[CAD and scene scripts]
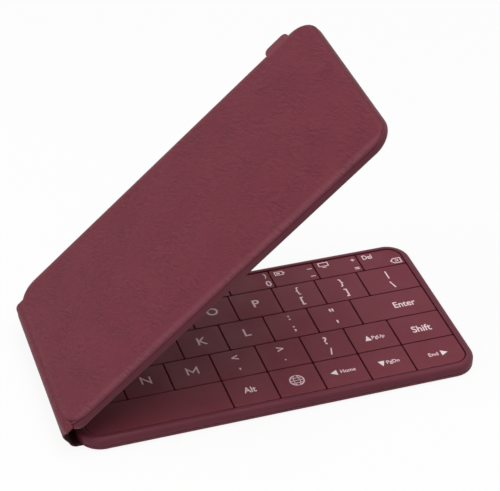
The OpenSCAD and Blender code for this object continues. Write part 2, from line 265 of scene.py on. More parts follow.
def plastic(name, code, dark_code, roughness, grain, depth, specular=0.3, streak=(1, 1, 1)):
    """Moulded plastic with a fine eroded texture and slow changes of colour and gloss."""
    color, dark = linear(code), linear(dark_code)
    material, tree, shader = new_material(name, color, roughness, specular=specular)
    where = object_mm(tree, streak)
    fine = noise_node(tree, where, grain, 3.0, 0.6)
    slow = noise_node(tree, where, 0.09)
    bump(tree, shader, fine, depth, 0.8)
    share = ramp_node(tree, slow, 0.3, 0.7, 0.0, 0.6)
    tree.links.new(mix_color(tree, share, color, dark), shader.inputs["Base Color"])
    rough = ramp_node(tree, slow, 0.3, 0.7, roughness - 0.06, roughness + 0.06)
    tree.links.new(rough, shader.inputs["Roughness"])
    return material


def metal(name, code, roughness, stretch=(1, 1, 1), metallic=1.0):
    """Bare metal with fine brush marks."""
    color = linear(code)
    material, tree, shader = new_material(name, color, roughness, metallic)
    marks = noise_node(tree, object_mm(tree, stretch), 4.0, 3.0, 0.6)
    bump(tree, shader, marks, 0.000004, 0.6)
    rough = ramp_node(tree, marks, 0.3, 0.7, roughness - 0.08, roughness + 0.1)
    tree.links.new(rough, shader.inputs["Roughness"])
    return material


# The pads' and tab's leather has a painted highlight on its rolled edges and painted shade at its -x end;
# the spine's has neither
LEATHER = leather("leather", 0.28)
SPINE_LEATHER = leather("spine_leather", 0.0)
# Dark colour on the spine's inner face: painted shade of the hollow inside the fold
SPINE_INNER_SHADE = plastic("spine_inner_shade", "3a1c22", "2c1418", 0.8, 5.0, 0.00002, 0.2)
FRAME_PLASTIC = plastic(
    "frame_plastic", "6a2c3a", "622634", 0.5, 2.4, 0.000012, 0.25, (0.35, 0.35, 1.5))
KEY_PLASTIC = plastic("key_plastic", "752e3b", "712c38", 0.5, 7.0, 0.000006, 0.25)
INK = plastic("ink", "ffe2e8", "fadae1", 0.6, 6.0, 0.000004, 0.3)
BRIGHT_INK = plastic("bright_ink", "fbf1f3", "f4e6e9", 0.6, 6.0, 0.000004, 0.3)
STEEL = metal("steel", "a4a6aa", 0.35, (0.2, 2.0, 1.0))
GOLD = metal("gold", "d8ab57", 0.25)
MEMBRANE = plastic("membrane", "d02c45", "c0263c", 0.5, 3.0, 0.00001)
RUBBER = plastic("rubber", "6a2a34", "5e2430", 0.6, 3.0, 0.00001)
BOARD = plastic("board", "1d4a30", "17402a", 0.45, 1.2, 0.00002)
FOIL = metal("foil", "8f949c", 0.4, (1, 1, 1), 0.8)
FLEX_FILM = plastic("flex_film", "9a5a22", "8a4f1e", 0.35, 0.8, 0.00001, 0.5, (0.1, 3.0, 1.0))


# Mesh helpers

# Distance at which vertices merge, angle past which edges stay sharp, and a post's chamfer as a share
# of its radius
MERGE = 1e-4
SHARP_ANGLE = 40
POST_CHAMFER = 0.2


def smooth(value):
    """Runs smoothly from 0 at 0 to 1 at 1."""
    t = min(1.0, max(0.0, value))
    return t * t * (3 - 2 * t)


def quarter(steps):
    """Cosine and sine at even steps through a right angle."""
    turns = [math.pi / 2 * k / steps for k in range(steps + 1)]
    return [(math.cos(turn), math.sin(turn)) for turn in turns]


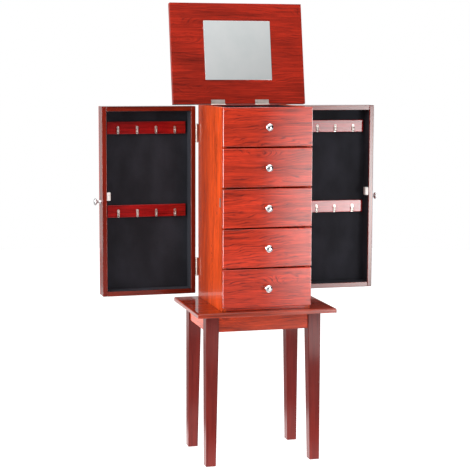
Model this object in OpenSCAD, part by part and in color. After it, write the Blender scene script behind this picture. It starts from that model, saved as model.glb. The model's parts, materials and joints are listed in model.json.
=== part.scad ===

**Problem statement**
Quote the entire listing above exactly.

**Solution**
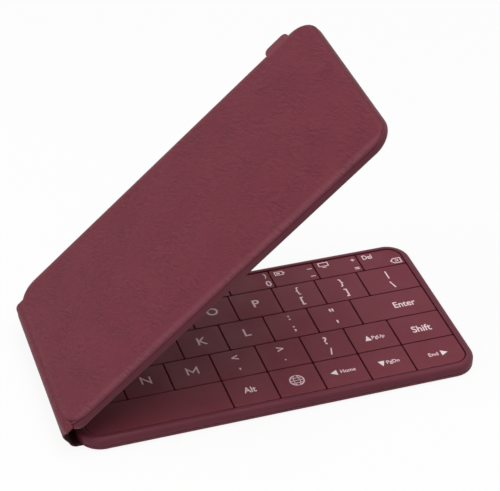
The OpenSCAD and Blender code for this object continues. Write part 2, from line 265 of scene.py on. More parts follow.
def plastic(name, code, dark_code, roughness, grain, depth, specular=0.3, streak=(1, 1, 1)):
    """Moulded plastic with a fine eroded texture and slow changes of colour and gloss."""
    color, dark = linear(code), linear(dark_code)
    material, tree, shader = new_material(name, color, roughness, specular=specular)
    where = object_mm(tree, streak)
    fine = noise_node(tree, where, grain, 3.0, 0.6)
    slow = noise_node(tree, where, 0.09)
    bump(tree, shader, fine, depth, 0.8)
    share = ramp_node(tree, slow, 0.3, 0.7, 0.0, 0.6)
    tree.links.new(mix_color(tree, share, color, dark), shader.inputs["Base Color"])
    rough = ramp_node(tree, slow, 0.3, 0.7, roughness - 0.06, roughness + 0.06)
    tree.links.new(rough, shader.inputs["Roughness"])
    return material


def metal(name, code, roughness, stretch=(1, 1, 1), metallic=1.0):
    """Bare metal with fine brush marks."""
    color = linear(code)
    material, tree, shader = new_material(name, color, roughness, metallic)
    marks = noise_node(tree, object_mm(tree, stretch), 4.0, 3.0, 0.6)
    bump(tree, shader, marks, 0.000004, 0.6)
    rough = ramp_node(tree, marks, 0.3, 0.7, roughness - 0.08, roughness + 0.1)
    tree.links.new(rough, shader.inputs["Roughness"])
    return material


# The pads' and tab's leather has a painted highlight on its rolled edges and painted shade at its -x end;
# the spine's has neither
LEATHER = leather("leather", 0.28)
SPINE_LEATHER = leather("spine_leather", 0.0)
# Dark colour on the spine's inner face: painted shade of the hollow inside the fold
SPINE_INNER_SHADE = plastic("spine_inner_shade", "3a1c22", "2c1418", 0.8, 5.0, 0.00002, 0.2)
FRAME_PLASTIC = plastic(
    "frame_plastic", "6a2c3a", "622634", 0.5, 2.4, 0.000012, 0.25, (0.35, 0.35, 1.5))
KEY_PLASTIC = plastic("key_plastic", "752e3b", "712c38", 0.5, 7.0, 0.000006, 0.25)
INK = plastic("ink", "ffe2e8", "fadae1", 0.6, 6.0, 0.000004, 0.3)
BRIGHT_INK = plastic("bright_ink", "fbf1f3", "f4e6e9", 0.6, 6.0, 0.000004, 0.3)
STEEL = metal("steel", "a4a6aa", 0.35, (0.2, 2.0, 1.0))
GOLD = metal("gold", "d8ab57", 0.25)
MEMBRANE = plastic("membrane", "d02c45", "c0263c", 0.5, 3.0, 0.00001)
RUBBER = plastic("rubber", "6a2a34", "5e2430", 0.6, 3.0, 0.00001)
BOARD = plastic("board", "1d4a30", "17402a", 0.45, 1.2, 0.00002)
FOIL = metal("foil", "8f949c", 0.4, (1, 1, 1), 0.8)
FLEX_FILM = plastic("flex_film", "9a5a22", "8a4f1e", 0.35, 0.8, 0.00001, 0.5, (0.1, 3.0, 1.0))


# Mesh helpers

# Distance at which vertices merge, angle past which edges stay sharp, and a post's chamfer as a share
# of its radius
MERGE = 1e-4
SHARP_ANGLE = 40
POST_CHAMFER = 0.2


def smooth(value):
    """Runs smoothly from 0 at 0 to 1 at 1."""
    t = min(1.0, max(0.0, value))
    return t * t * (3 - 2 * t)


def quarter(steps):
    """Cosine and sine at even steps through a right angle."""
    turns = [math.pi / 2 * k / steps for k in range(steps + 1)]
    return [(math.cos(turn), math.sin(turn)) for turn in turns]


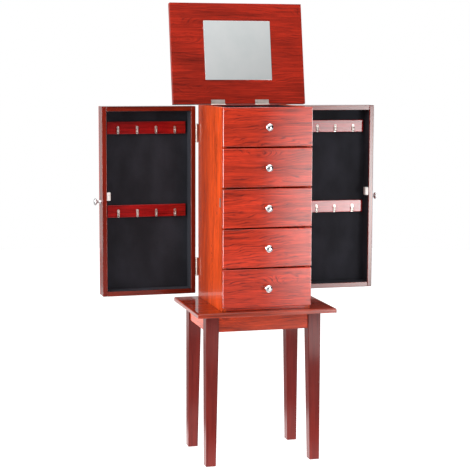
Model this object in OpenSCAD, part by part and in color. After it, write the Blender scene script behind this picture. It starts from that model, saved as model.glb. The model's parts, materials and joints are listed in model.json.
=== part.scad ===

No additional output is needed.